Der 82-jährige Preisträger zählt zu den weltweit bekanntesten Wissenschaftlern auf dem Gebiet der Fluor- und Siliciumchemie. „In seinen Arbeiten hat Roesky die niedervalente Siliciumchemie auf Basis zentraler Rohstoffe der siliciumverarbeitenden chemischen Industrie erforscht“, sagte Robert Gnann, Leiter des Geschäftsbereichs Wacker Silicones, bei der Preisverleihung. „Da Chlorsilylene intermediär auch bei Kernprozessen in der Reinstsilicium- und Siliconherstellung auftreten, ist seine Arbeit wegweisend und auch für Prozessoptimierungen von großem Interesse.“

Zu Herbert Roeskys wichtigsten Entdeckungen gehört die Synthese eines Dichlorsilylens aus Trichlorsilan. Solche zweiwertigen Siliciumverbindungen sind extrem instabil und können nur isoliert werden, wenn man sie zuvor entsprechend stabilisiert hat. 2009 gelang dies Roesky mit Hilfe eines N-heterocyclischen Carbens, also ohne den Einsatz der sonst gebräuchlichen Reduktionsmittel. „Mit dieser Synthese führte Roesky die schon über Generationen andauernde Beschäftigung mit dem System Trichlorsilan/Base zu einem Höhepunkt“, betonte Gnann.

Professor Herbert W. Roesky wurde am 6. November 1935 im ostpreußischen Laukischken nahe Königsberg geboren. Er studierte ab 1956 Chemie an der Georg-August-Universität in Göttingen und promovierte 1963 im Arbeitskreis von Professor Oskar Glemser über Fluorierungsreaktionen. 1967 habilitierte er sich mit einer Arbeit über die Chemie der substituierten Phosphate. Von 1971 bis 1980 forschte und lehrte Roesky als Professor für Anorganische Chemie an der Johann-Wolfgang-Goethe-Universität in Frankfurt. Von 1980 bis zu seiner Emeritierung im Jahr 2004 leitete er das Institut für Anorganische Chemie der Georg-August-Universität in Göttingen.

Mit der niedervalenten Siliciumchemie beschäftigte sich Roesky erst nach seiner Emeritierung. Für Aufsehen sorgte er mit der Isolierung eines chlorsubstituierten Silylens. Er konnte zeigen, dass derartige Chlorsilylene einen neuen Ligandentyp in der Komplexchemie von Übergangsmetallen darstellen. Außerdem gelang ihm die Einführung sogenannter cyclischer Alkylamino-Carbene (cAAC) in die Siliciumchemie. Das ermöglichte die Synthese neuartiger niederwertiger Siliciumverbindungen, so zum Beispiel die Synthese eines Biradikals des Disilicium-Tetrachlorids oder die Herstellung eines stabilen cyclischen Silicium-Clusters aus drei Siliciumatomen in der formalen Oxidationsstufe 0.

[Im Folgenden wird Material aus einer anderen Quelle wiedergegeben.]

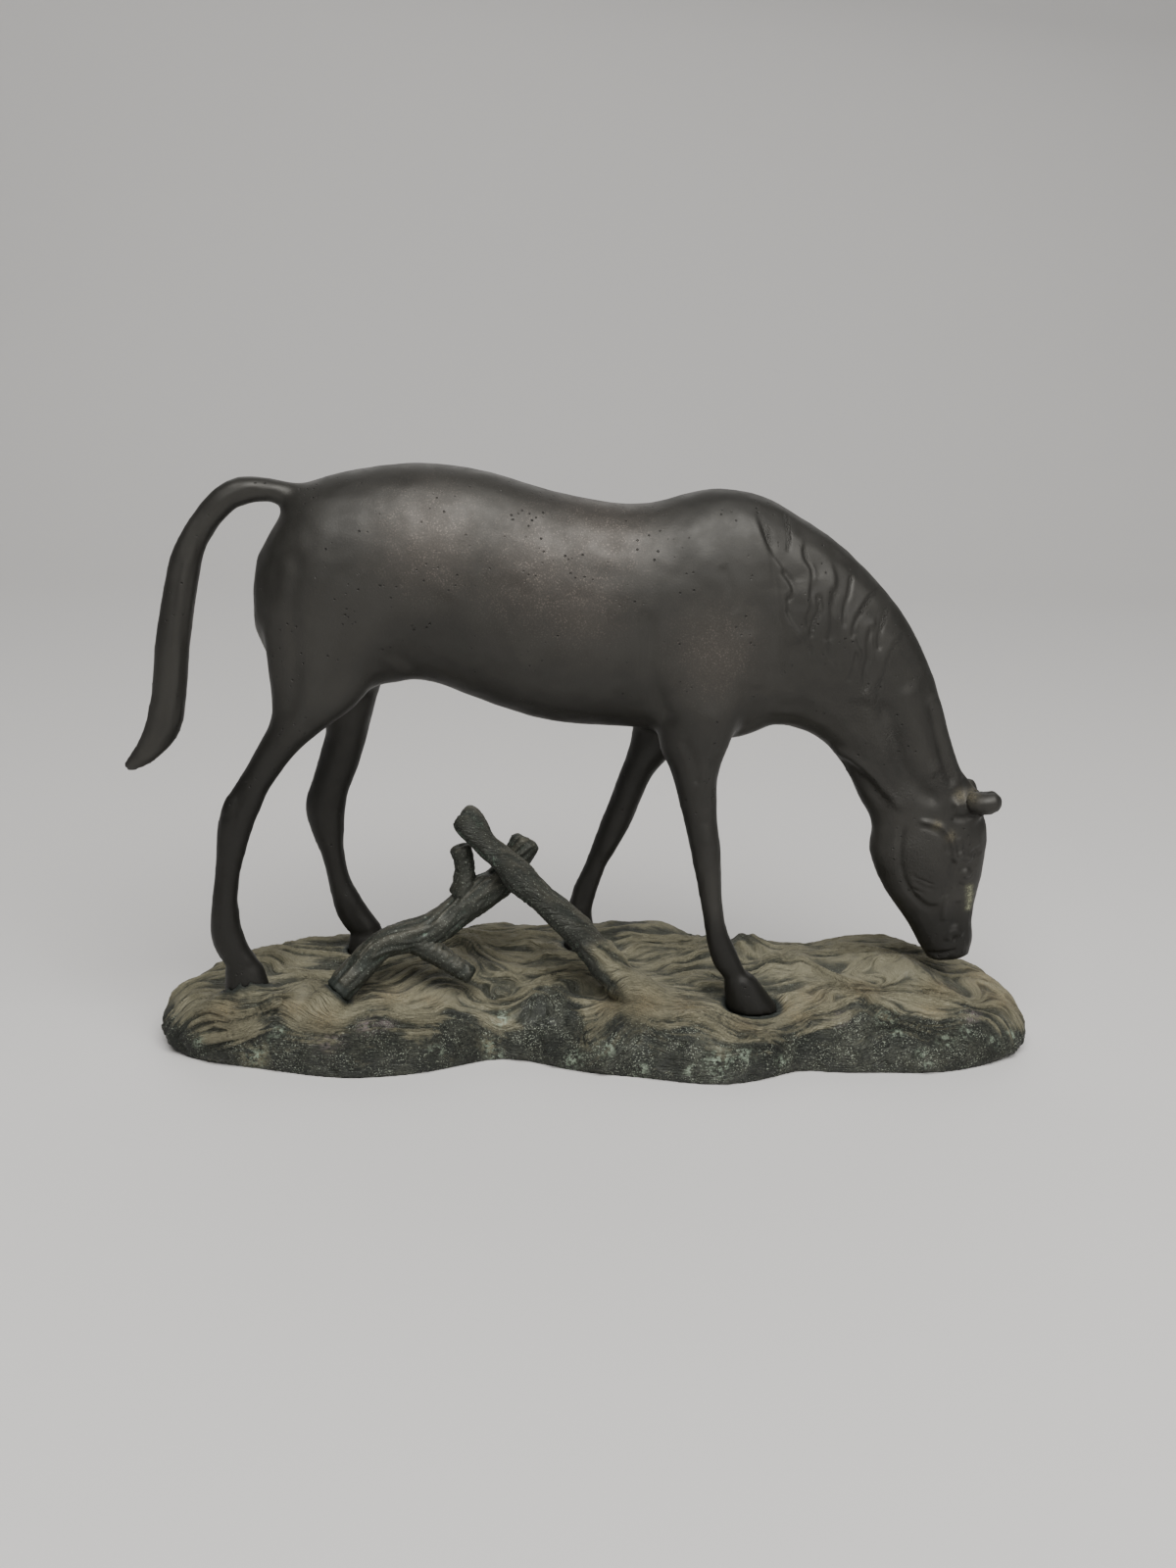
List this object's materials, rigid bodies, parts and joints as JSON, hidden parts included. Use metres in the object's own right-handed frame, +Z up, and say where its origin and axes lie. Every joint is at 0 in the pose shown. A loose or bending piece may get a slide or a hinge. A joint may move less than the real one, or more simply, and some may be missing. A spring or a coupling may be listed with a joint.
{
  "type": "grazing horse figurine",
  "caption": "Cast bronze figurine of a grazing horse on a flowing ground base, with fallen branches crossed under its belly.",
  "frame": {"origin": "on the supporting surface, under the middle of the bounding box's footprint", "axes": "+X from the tail towards the horse's head, +Z up; the picture looks along +Y, at the horse's right side"},
  "size_m": [0.3142, 0.0822, 0.2013],
  "materials": {
    "dark_bronze_patina": "dark brown patinated bronze, satin",
    "tan_green_patina": "tan and green-grey patinated bronze, matt",
    "green_grey_patina": "green-grey patinated bronze with verdigris, matt"
  },
  "bodies": {
    "root": {"horse": "dark_bronze_patina", "ground_base": "tan_green_patina", "forked_branch": "green_grey_patina"}
  },
  "joints": []
}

Roesky besitzt zahlreiche Ehrendoktortitel und veröffentlichte insgesamt über 1.300 wissenschaftliche Arbeiten. Zu seinen Forschungsgebieten zählen neben der niedervalenten Siliciumchemie die Fluorchemie, Schwefel-Stickstoff-Heterozyklen und Metallophosphazene. Für seine wegweisende Arbeit erhielt Roesky zahlreiche internationale Forschungspreise, darunter den Leibniz-Preis der Deutschen Forschungsgemeinschaft und die Blaise-Pascal-Medaille der Europäischen Akademie der Wissenschaften. Roesky ist auch Autor zahlreicher populärwissenschaftlicher Chemiebücher und Veröffentlichungen. In seinen Experimentalvorträgen begeistert er bis heute Schüler und Nicht-Chemiker für die faszinierende Welt der Chemie. Jahrzehntelang engagierte er sich als Kuratoriumsmitglied des Fonds der Chemischen Industrie für die Ausbildung von Chemielehrern und einen zeitgemäßen praxisnahen Chemieunterricht. Für seine Verdienste wurde Roesky 2012 mit dem Heinrich-Roessler-Preis der Gesellschaft Deutscher Chemiker ausgezeichnet.